** PROVIDED MATERIAL **
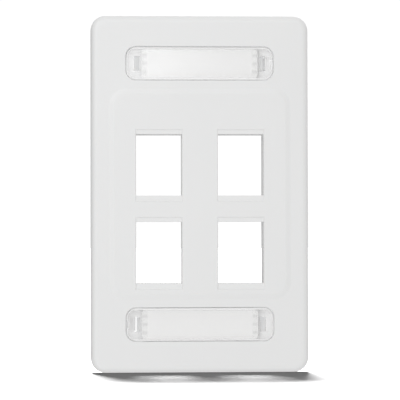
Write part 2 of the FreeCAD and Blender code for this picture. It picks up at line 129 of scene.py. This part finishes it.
# The cover's fingers, which hold the label from behind, and the shadow of each, painted onto the card. A
# painted shadow fades from its first reach to its second.
FINGER_MIDDLE = 17.65 * MM
FINGER_PITCH = 2.6 * MM
FINGER_HALF_LENGTH = (0.6 * MM, 1.0 * MM)
FINGER_HALF_WIDTH = (0.25 * MM, 0.75 * MM)
# The card's colour where a finger's painted shadow is darkest
FINGER_SHADE = (0.76, 0.757, 0.75)

# Finishes. A grain is a noise's size, its detail and, where that matters, its roughness and stretch.
# It moves a colour between two tones, or a roughness between two values.
# A bump is a grain, its height and its strength.
PLASTIC_MOTTLE = (24 * MM, 3)
PLASTIC_TONES = ((0.815, 0.815, 0.812), (0.835, 0.835, 0.83))
PLASTIC_SHEEN = (3 * MM, 4)
PLASTIC_ROUGHNESS = (0.33, 0.42)
PLASTIC_SKIN = ((0.35 * MM, 3), 0.004 * MM, 0.5)
PLASTIC_WAVES = ((9 * MM, 2), 0.02 * MM, 0.4)
PLASTIC_IOR = 1.53
PLASTIC_GLOW = 0.12
PLASTIC_GLOW_DEPTH = 0.9 * MM
PLASTIC_GLOW_TINT = (1.0, 0.95, 0.9)

CLEAR_IOR = 1.585
CLEAR_TINT = (0.993, 0.988, 0.983, 1)
CLEAR_SHADOW = (0.99, 0.992, 0.995, 1)
CLEAR_SHEEN = (4 * MM, 4)
CLEAR_ROUGHNESS = (0.1, 0.18)
CLEAR_WAVES = ((7 * MM, 2), 0.01 * MM, 0.3)

CARD_MOTTLE = (1.2 * MM, 5, 0.7)
CARD_TONES = ((0.873, 0.87, 0.862), (0.912, 0.908, 0.9))
CARD_FIBRES = ((0.35 * MM, 4, 0.65, (0.35, 1, 1)), 0.012 * MM, 0.6)
CARD_ROUGHNESS = (0.75, 0.9)

ZINC_MOTTLE = (1.5 * MM, 4)
ZINC_TONES = ((0.62, 0.62, 0.6), (0.74, 0.74, 0.73))
ZINC_SHEEN = (0.5 * MM, 3)
ZINC_ROUGHNESS = (0.24, 0.4)
ZINC_SKIN = ((0.25 * MM, 3), 0.006 * MM, 0.5)

FLOOR_MOTTLE = (0.3, 2)
FLOOR_TONES = ((0.145, 0.145, 0.145), (0.155, 0.155, 0.155))
FLOOR_ROUGHNESS = 0.9

# Screw, in millimetres behind the plate's front
HEAD_TOP = 2.25
HEAD_LAND = 0.25
SHOULDER = 3.2
SHOULDER_BACK = 5.696
THREAD_START = 6.15
SCREW_TIP = 22.25
HEAD_RADIUS = 3.55
NECK_RADIUS = 1.38
THREAD_RADIUS = 1.75
THREAD_PITCH = 0.794
TIP_CHAMFER = 0.5
SLOT_WIDTH = 1.1
SLOT_DEPTH = 0.9
SCREW_SIDES = 48
DOME_RINGS = 6
DOME_EYE = 0.02  # share of the head's radius that stays flat in the dome's middle
THREAD_PROFILE = ((0.06, 0), (0.44, 1), (0.56, 1), (0.94, 0))  # share of the pitch, share of the height
SAME_POINT = 0.002 * MM
SLIVER = 0.001 * MM
CREASE = 35


def link(obj):
    """Puts a new object into the scene."""
    bpy.context.scene.collection.objects.link(obj)
    return obj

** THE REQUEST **
Say how many lines hold the word "scene", giving the number and nothing else.

** TASK RESULT **
3